Well it’s fair to say that it’s been a week of highs and lows; the high of book number three being launched and the low of being subjected to abject cruelty by mother and Herman the German needle man. I shall tell you more…
So last Friday, I told you I was having one of these nerve block things which may or may not result in my feathers been shaved off. Well the reality was much worse. The reality was two small patches of my feathers being shaved off so I now look like I have mange. This was after being made to run up and down the drive so much, mother nearly needed an ambulance (and whilst we’re on the subject, there’s NO way she’d pass a lameness test). I was lunged on grass, lunged on concrete, lunged on grass AND concrete — only to be told I wasn’t lame enough.
Cue Herman and mother taking me into the school and cantering me for 20mins in a head collar, which meant I got to pull mum around like a rag doll, whilst Herman stood there making admiring noises about the speed I can muster. As usual, mother’s appreciation was a tad more muted but hey what’s new? After 20mins, Herman was still shaking his head and mother was looking concerned — which in turn led to her having the bright idea of lunging me on a five metre circle on the yard. How was this fair? Michael Flatley would look lame river dancing on pea gravel and I’ve already got a turning circle disadvantage before we start.
Needless to say, after a couple of circuits Herman announced it was “enough” and I was taken back into the barn. Relieved to be excused from executing any more moves, that the Royal Ballet School would be proud of, I relaxed. Foolish fool! One day I shall learn. One mild daydream about Dolly in a tutu later and hey presto, I have feathers that look like a lace table cloth after a moth’s tea party.
To add insult to injury, Herman then stuck two needles in my foot and beetled off to show mother my x-rays — muttering something about two mice in my legs (I do suspect he’s been sampling some of his products again). The two of them didn’t reappear for 10mins, leaving me standing there regarding the wall with a rapidly deadening foot, whilst being used for poo dive-bomb practise by the local bird community. I was not amused.
Upon their return, Herman then stabbed my feet with some sharp implement, which I swiftly tried to wedge up the nearest orifice (his) with the aid of a foot (mine). Declaring all now fine, he got mother to entice me into yet more five metre circles before nodding sagely and saying I was done. Like a fool, I fell for this once more and thought he was actually coming to cuddle me in apology — for making me spin around like an equine weather vane in a force ten gale. No, he was coming to stick two more needles, the size of spears, into my neck before scuttling off to consult mother. I used to really like the man, but I am changing my mind faster than a politician on the Jeremy Kyle Show.

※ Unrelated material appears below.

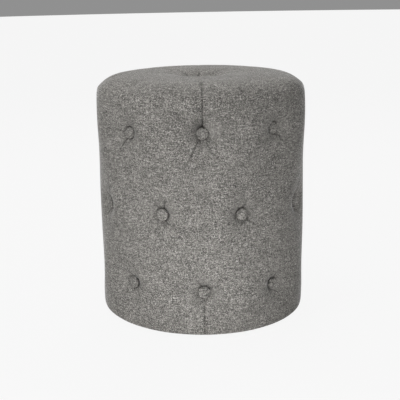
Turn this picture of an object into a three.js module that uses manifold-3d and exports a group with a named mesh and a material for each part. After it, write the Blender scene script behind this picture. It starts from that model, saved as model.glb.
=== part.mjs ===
// A round tufted tuffet, in millimetres with +Z up: a drum of board, posts and fibreboard,
// padded with foam and drawn tight in one woven cover by 24 side buttons and one on the seat.
// The origin is on the floor under the middle of the body, and the front buttons face -Y.
import * as THREE from "three";
import { mergeVertices } from "three/addons/utils/BufferGeometryUtils.js";
import Module from "manifold-3d";

// Overall size
const SEAT_HEIGHT = 453;
const BODY_DIAMETER = 398;

// Shape of the covered body
const CROWN_RISE = 13; // the seat's highest ring above its rim
const CROWN_RING_RADIUS = 55; // where the seat is highest
const TOP_EDGE_RADIUS = 24;
const HEM_TAPER = 2; // how far the cloth draws in below the lowest swell
const WAIST = 1.5; // how far the cloth lies in at the level of a ring of buttons

// Buttons: three staggered rings round the side, and one in the middle of the seat
const BUTTONS_PER_RING = 8;
const UPPER_RING_DROP = 81; // down from the seat
const LOWER_RING_RISE = 82; // up from the floor
const MIDDLE_RING_SHARE = 0.486; // of the way from the lower ring to the upper
const BUTTON_RADIUS = 11;
const BUTTON_RIM = 2;
const BUTTON_DOME = 4;
const SHANK_RADIUS = 3;
const BUTTON_SIDES = 12;
const DOME_STEPS = 3;

// Tufting: what each button and pleat does to the cloth
const TUFT_DEPTH = 22;
const TUFT_REACH = 34; // up and down from a button to the full swell
const BED_MARGIN_SHARE = 1.1; // of a tuft's steepest slope, under its button's rim
const PLEAT_DEPTH = 3; // from each upper button over the rim, and from each lower button to the hem
const FOLD_DEPTH = 2; // beside a button, where its slanting folds start
const DIMPLE_DEPTH = 20; // in the middle of the seat

// Cloth and padding
const FABRIC_THICKNESS = 2;
const HEM_TURN = 30; // turned in under the base
const TOP_FOAM_THICKNESS = 36;
const SIDE_PADDING = 35.5; // from the outside of the cover in to the drum

// Drum
const DRUM_WALL = 4;
const WALL_JOINT = 1; // between the butted ends of the wrapped wall
const BASE_BOARD_THICKNESS = 15;
const TOP_BOARD_THICKNESS = 12;
const POST_COUNT = 4;
const POST_WIDTH = 40;
const POST_DEPTH = 25;

// Countersunk screws, one through each board into each end of a post
const SCREW_LENGTH = 40;
const SCREW_RADIUS = 2.2;
const SCREW_HEAD_RADIUS = 4.5;
const SCREW_HEAD_DEPTH = 2.6;
const SCREW_HEAD_EDGE = 0.5;
const SCREW_POINT = 6;
const SCREW_SIDES = 10;

// Dust cloth and nail-on glides under the base
const DUST_CLOTH_THICKNESS = 1;
const DUST_CLOTH_LAP = 15; // over the turned hem
const DUST_CLOTH_STEP = 5; // width of its step down onto the hem
const GLIDE_COUNT = 4;
const GLIDE_HEIGHT = 5;
const GLIDE_RADIUS = 12;
const GLIDE_BEVEL = 2;
const GLIDE_INSET = 3; // from the step of the dust cloth
const NAIL_RADIUS = 1.5;
const NAIL_LENGTH = 12;
const NAIL_POINT = 3;
const GLIDE_SIDES = 16;

// Clearances
const FIT = 0.3; // between neighbouring pieces
const OVERRUN = 1; // of a cutting shape past the face it cuts
const MERGE_DISTANCE = 0.001;

// The facets of every round layer, counted so that a column of facets runs through each button
const FACETS_PER_BAY = 3;
const BAYS = 2 * BUTTONS_PER_RING;
const FACETS = BAYS * FACETS_PER_BAY;
const FACET_ANGLE = (2 * Math.PI) / FACETS;

// Levels, from the floor up
const DUST_CLOTH_TOP = GLIDE_HEIGHT + FIT + DUST_CLOTH_THICKNESS;
const HEM_BOTTOM = DUST_CLOTH_TOP - FABRIC_THICKNESS;
const BASE_BOTTOM = DUST_CLOTH_TOP + FIT;
const BASE_TOP = BASE_BOTTOM + BASE_BOARD_THICKNESS;
const RIM_HEIGHT = SEAT_HEIGHT - CROWN_RISE;
const TOP_FOAM_BOTTOM = RIM_HEIGHT - TOP_FOAM_THICKNESS;
const TOP_BOARD_TOP = TOP_FOAM_BOTTOM - FIT;
const TOP_BOARD_BOTTOM = TOP_BOARD_TOP - TOP_BOARD_THICKNESS;
const FRAME_BOTTOM = BASE_TOP + FIT;
const FRAME_TOP = TOP_BOARD_BOTTOM - FIT;
const UPPER_RING_HEIGHT = SEAT_HEIGHT - UPPER_RING_DROP;
const MIDDLE_RING_HEIGHT = LOWER_RING_RISE + (UPPER_RING_HEIGHT - LOWER_RING_RISE) * MIDDLE_RING_SHARE;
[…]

The upshot of my morning of torture was that he wants me to go to Newmarket for an MRI scan on my feet, as I am “worthy of the gold standard of care”. Or as mother pointed out he’s terrified of being lynched by the 2,500 members of my fanclub on Facebook if he gets it wrong. Apparently, this Newmarket place is very, very posh and they have been told they are treating a superstar — I go on Monday so we shall see eh?
In other news, my third book launched at the weekend and is now available to buy from www.bransbyhorses.co.uk. Mum had a lovely day meeting all MY fans, signing MY books and generally poncing about acting like the literary genius was anything to do with her. I would launch an outcry about the situation, but I’m too busy trying to knit together stray nasal hairs — to make a toupee for my holey feathers. I am definitely looking forward to Your Horse Live, where at least fans will be able to meet the real talent in this relationship…
On a final note to my Facebook fans — when mother posts pictures of the small one and me, can you not make disparaging noises about the size of my head, feet or legs and refrain from cooing over how cute she is? I am, after all, the one with the big melting chocolate brown eyes, the wiffly moustache and the killer wit. I just can’t compete with a tiny blonde-haired mini mother — thankfully minus flowery language and the whip…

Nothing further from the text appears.